== Short exercise ==
Print out every line, exactly as written.

-- START Given data --

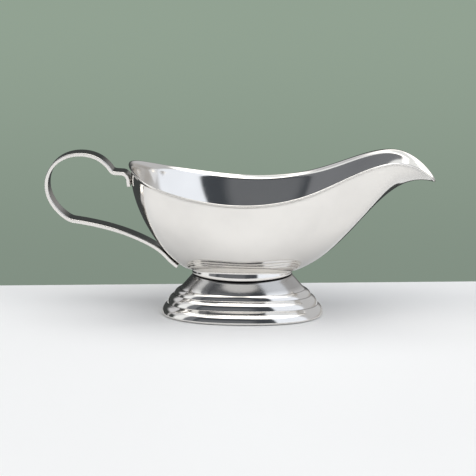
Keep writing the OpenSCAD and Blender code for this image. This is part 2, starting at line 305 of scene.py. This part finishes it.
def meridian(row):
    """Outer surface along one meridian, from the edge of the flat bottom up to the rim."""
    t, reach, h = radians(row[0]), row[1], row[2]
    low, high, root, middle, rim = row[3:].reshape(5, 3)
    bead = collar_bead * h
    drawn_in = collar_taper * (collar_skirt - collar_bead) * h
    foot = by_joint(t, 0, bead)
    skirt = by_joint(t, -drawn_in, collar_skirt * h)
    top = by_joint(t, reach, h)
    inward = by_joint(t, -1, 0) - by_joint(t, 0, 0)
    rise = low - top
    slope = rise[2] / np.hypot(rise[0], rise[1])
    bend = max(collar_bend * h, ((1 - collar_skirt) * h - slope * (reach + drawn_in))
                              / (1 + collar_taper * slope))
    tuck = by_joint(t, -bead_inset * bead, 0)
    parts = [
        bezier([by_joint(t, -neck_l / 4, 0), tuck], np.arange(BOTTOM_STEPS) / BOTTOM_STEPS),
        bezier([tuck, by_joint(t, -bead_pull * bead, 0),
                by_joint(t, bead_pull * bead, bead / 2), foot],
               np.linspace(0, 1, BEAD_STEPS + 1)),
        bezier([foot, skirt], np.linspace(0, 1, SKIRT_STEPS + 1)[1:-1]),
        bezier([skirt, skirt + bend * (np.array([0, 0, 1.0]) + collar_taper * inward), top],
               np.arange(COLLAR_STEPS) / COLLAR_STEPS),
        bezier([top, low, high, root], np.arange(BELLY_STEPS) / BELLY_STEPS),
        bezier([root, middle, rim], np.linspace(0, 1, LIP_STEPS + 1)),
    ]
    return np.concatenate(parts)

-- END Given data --

== Solution for this task ==
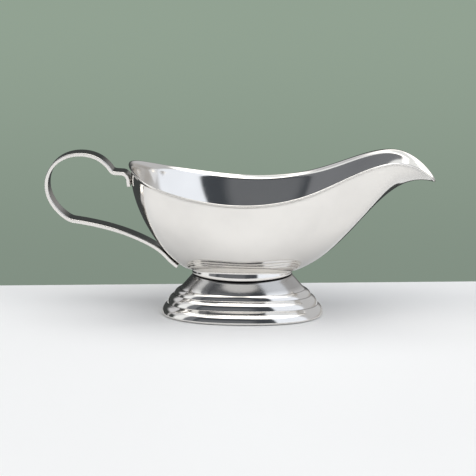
Keep writing the OpenSCAD and Blender code for this image. This is part 2, starting at line 305 of scene.py. This part finishes it.
def meridian(row):
    """Outer surface along one meridian, from the edge of the flat bottom up to the rim."""
    t, reach, h = radians(row[0]), row[1], row[2]
    low, high, root, middle, rim = row[3:].reshape(5, 3)
    bead = collar_bead * h
    drawn_in = collar_taper * (collar_skirt - collar_bead) * h
    foot = by_joint(t, 0, bead)
    skirt = by_joint(t, -drawn_in, collar_skirt * h)
    top = by_joint(t, reach, h)
    inward = by_joint(t, -1, 0) - by_joint(t, 0, 0)
    rise = low - top
    slope = rise[2] / np.hypot(rise[0], rise[1])
    bend = max(collar_bend * h, ((1 - collar_skirt) * h - slope * (reach + drawn_in))
                              / (1 + collar_taper * slope))
    tuck = by_joint(t, -bead_inset * bead, 0)
    parts = [
        bezier([by_joint(t, -neck_l / 4, 0), tuck], np.arange(BOTTOM_STEPS) / BOTTOM_STEPS),
        bezier([tuck, by_joint(t, -bead_pull * bead, 0),
                by_joint(t, bead_pull * bead, bead / 2), foot],
               np.linspace(0, 1, BEAD_STEPS + 1)),
        bezier([foot, skirt], np.linspace(0, 1, SKIRT_STEPS + 1)[1:-1]),
        bezier([skirt, skirt + bend * (np.array([0, 0, 1.0]) + collar_taper * inward), top],
               np.arange(COLLAR_STEPS) / COLLAR_STEPS),
        bezier([top, low, high, root], np.arange(BELLY_STEPS) / BELLY_STEPS),
        bezier([root, middle, rim], np.linspace(0, 1, LIP_STEPS + 1)),
    ]
    return np.concatenate(parts)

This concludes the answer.